Perhaps, but I'm not familiar with such things on the Obama side of the family, and if you go back far enough, I have to imagine that most people have slavery of some sort in their ancestry. (Because as you indirectly note, slavery has been a comparatively common institution historically.) Also, I felt that "American owner of black slaves" was implied and not worth clarifying.

Also, I have to imagine that the Dunham family history is somewhat easier to research than the Obama family history.
 
Oliver, were your grandparents Nazis?


No. You people still didn't get it. It isn't about Slavery or "Slavemastery":
it is about John's denial - and therefore character. Plain and simple.
 
Oliver, were your grandparents Nazis?
Well, given that you make this about McCain's denial, I think your clear denial above is pretty pertinent.

It isn't about Slavery or "Slavemastery":
it is about John's denial - and therefore character. Plain and simple.
And yet your thread wasn't titled "John McCain's Denial" or "John McCain's Character". It references slavery and John McCain's slave-holding ancestor.

Which makes your tortured rationalizations -- while humorous in a "oh My goodness, that dude doesn't even realize his arms have been hacked off in the car crash he caused" sort of way -- all the more bizarre.

In the future, if you want your threads to be about the topic and not about you, you should write them in something approaching a logical fashion, as opposed to the inflammatory and misleading fashion you appear to prefer.
 
In the future, if you want your threads to be about the topic and not about you, you should write them in something approaching a logical fashion, as opposed to the inflammatory and misleading fashion you appear to prefer.

Don't hold your freaking breath waiting for Oliver to do that.
 
McCain's ancestry is relevent...how?

I have none other than Jesse James lurking in my family tree, a train robber, thief and murderer. Does that mean I am a scumbag too?


Now we need to dig up somebody here who has Bob and Charlie Ford in their family tree and we can really have some fun....
 
When I saw this thread, I immediately thought "this is going to be silly."

Odd, how unsurprised I was.
 
Huh. My last post was defending BAC. Now I am defending Oliver.
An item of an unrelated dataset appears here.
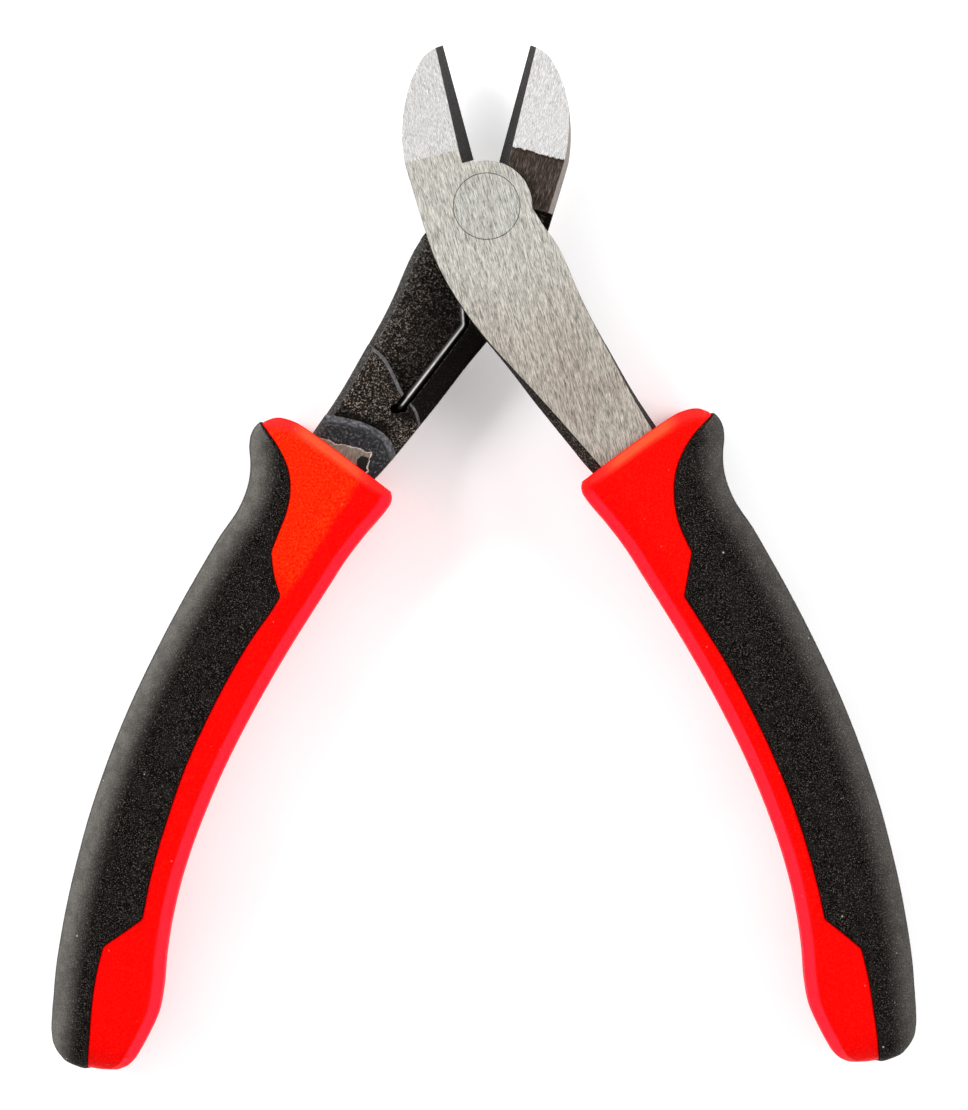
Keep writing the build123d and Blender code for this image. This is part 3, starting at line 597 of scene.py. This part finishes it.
spring = tube("return_spring_wire", (spring_path() + np.array([0, 0, LAP_Z])) * MM, WIRE_R * MM, wire_steel())
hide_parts("return_spring")
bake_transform(spring)


# ---------------------------------------------------------------------- grips
U = np.array([0.0, 0.12, 0.32, 0.52, 0.64, 0.80, 0.91, 1.0])


def straight(p, q, bow=0.0):
    p, q = np.array(p, float), np.array(q, float)
    d = q - p
    n = np.array([-d[1], d[0]]) / np.linalg.norm(d)
    return p + U[:, None] * d + np.outer(4 * U * (1 - U) * bow, n)


# the forging's neck near the grip: inner and outer walls at mid height and at the top face
NECK_IN_TOP = np.array([(2.62, -32.0), (5.07, -37.0), (7.3, -41.5)])
NECK_IN_MID = np.array([(1.3, -32.0), (3.55, -37.0), (5.9, -41.5)])
NECK_OUT_TOP = np.array([(12.35, -29.5), (13.7, -34.5), (15.3, -39.5)])
NECK_OUT_MID = np.array([(12.8, -29.5), (14.45, -34.5), (16.3, -39.5)])

# rows across the grip from its inner to its outer contour, mouth first: points, height
ROWS = [
    (np.array([(2.95, -40.05), (5.2, -39.15), (9.1, -37.6), (13.1, -36.05), (15.5, -35.15), (18.6, -34.3), (20.9, -34.45), (22.6, -35.55)]), 5.2),
    (np.array([(2.62, -40.75), (5.1, -39.85), (9.1, -38.3), (13.1, -36.75), (15.55, -35.9), (18.7, -35.05), (21.3, -35.25), (23.15, -36.35)]), 5.95),
    (np.array([(2.55, -41.55), (5.2, -40.7), (9.3, -39.15), (13.3, -37.65), (15.8, -36.85), (18.9, -36.15), (21.55, -36.45), (23.45, -37.45)]), 6.32),
    (np.array([(2.85, -42.6), (5.6, -41.8), (9.7, -40.4), (13.6, -39.05), (16.0, -38.35), (19.0, -37.8), (21.5, -38.1), (23.3, -39.0)]), 6.4),
    (np.array([(3.5, -44.1), (6.1, -43.45), (10.1, -42.3), (14.0, -41.15), (16.3, -40.55), (19.0, -40.1), (21.0, -40.4), (22.6, -41.0)]), 6.4),
    (straight((4.65, -46.5), (22.02, -43.9), 0.25), 6.4),
    (straight((6.25, -50.4), (22.3, -47.7), 0.0), 6.4),
    (straight((7.7, -55.0), (23.9, -52.6)), 6.4),
    (straight((9.0, -59.2), (24.95, -56.5)), 6.4),
    (straight((10.6, -64.6), (26.2, -61.4)), 6.4),
    (straight((12.15, -70.4), (27.45, -66.9)), 6.4),
    (straight((13.3, -75.2), (28.5, -72.2)), 6.4),
    (straight((14.35, -80.2), (29.4, -77.4)), 6.4),
    (straight((15.2, -85.2), (30.1, -82.8)), 6.4),
    (straight((15.85, -90.4), (30.6, -88.6)), 6.4),
    (straight((16.28, -95.6), (30.88, -94.6)), 6.4),
    (straight((16.38, -100.4), (30.85, -100.2)), 6.4),
    (straight((16.15, -105.2), (30.65, -105.6)), 6.4),
    (straight((15.55, -110.2), (30.2, -111.2)), 6.4),
    (straight((14.75, -114.6), (29.6, -116.1)), 6.4),
    (straight((14.5, -118.0), (28.95, -119.6)), 6.4),
    (straight((15.0, -121.2), (28.4, -122.4)), 6.35),
    (straight((15.55, -123.6), (27.85, -124.5)), 6.2),
    (straight((16.1, -125.3), (27.1, -126.0)), 5.75),
    (straight((17.0, -126.5), (25.9, -127.1)), 4.9),
    (straight((18.3, -127.25), (24.6, -127.75)), 3.7),
    (straight((19.6, -127.6), (23.2, -127.95)), 2.3),
]
SEAM = np.array([(23.6, -35.2), (22.4, -35.95), (20.0, -37.4), (17.5, -39.6), (15.5, -42.6), (14.5, -46.0), (14.3, -49.0),
                 (14.7, -52.0), (15.0, -53.4), (13.8, -56.0), (12.4, -59.0), (13.5, -62.5), (15.5, -69.0), (17.2, -76.0),
                 (18.5, -83.0), (19.4, -90.0), (19.8, -97.0), (19.8, -103.0), (19.6, -107.0), (21.5, -109.5), (23.4, -112.2),
                 (23.3, -116.0), (22.8, -121.0), (22.3, -125.0), (21.9, -127.4), (21.8, -131.0)])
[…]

Go figure.

As Oliver has pointed out, McCain having slaveholders in his ancestry is not a big deal to me. Assuming it is true, McCain should have acknowledged it, noted that the same could be said for Obama, and dismissed it.

His denial raises a question on his attitudes towards race. Does he see race entirely as a non-issue: all past grievances have been redressed, we are now ready for a color-blind society? Or does he think there are still inequities that should be addressed through programs such as affirmative action?

I know this is going to sound like a stretch, but to some degree I see McCain's denial of his families connection to slavery the same way I would see a German's denial of his families connection to Nazism. It does not imply that he is a racist any more than the German's denial implies that he is an antisemite, but it may imply a desire to avoid the issue, and thus a certain lack of sensitivity to the role that racism still plays in society.
 
No it doesn't. When John McCain actually makes a statement about race relations in this country, then we can gauge his attitude regarding.

He probably got this wacky idea that bringing up the slavery issue from a distant past would cause an irrelevant stir and further hurt his campaign.

Isn't that just nutty?
 
His denial raises a question on his attitudes towards race.

Did he actually know about the slaveholders in his past when he made his denial?

The issue strikes me as being similar to Hillary's story about how she was named after Edmund Hillary. She was wrong but there is no evidence to suggest that she knew it at the time.
 
Did he actually know about the slaveholders in his past when he made his denial?

That I do not know. Then again, if someone told me that my ancestors were slaveholders, slaves, or anything else, my response would be "really? I didn't know that. Could you show me the evidence?" It would not be denial, unless I had a pretty certain knowledge of my genealogy. Denial without examination of the evidence would once again raise questions of motivation.

ETA: I do not think that it is too much of a stretch to assume that a person that does not wish to examine his own family's involvement with slavery because he finds it uncomfortable or embarrassing might also be unwilling to examine the lingering effects that slavery and Jim Crow continue to have on our society today.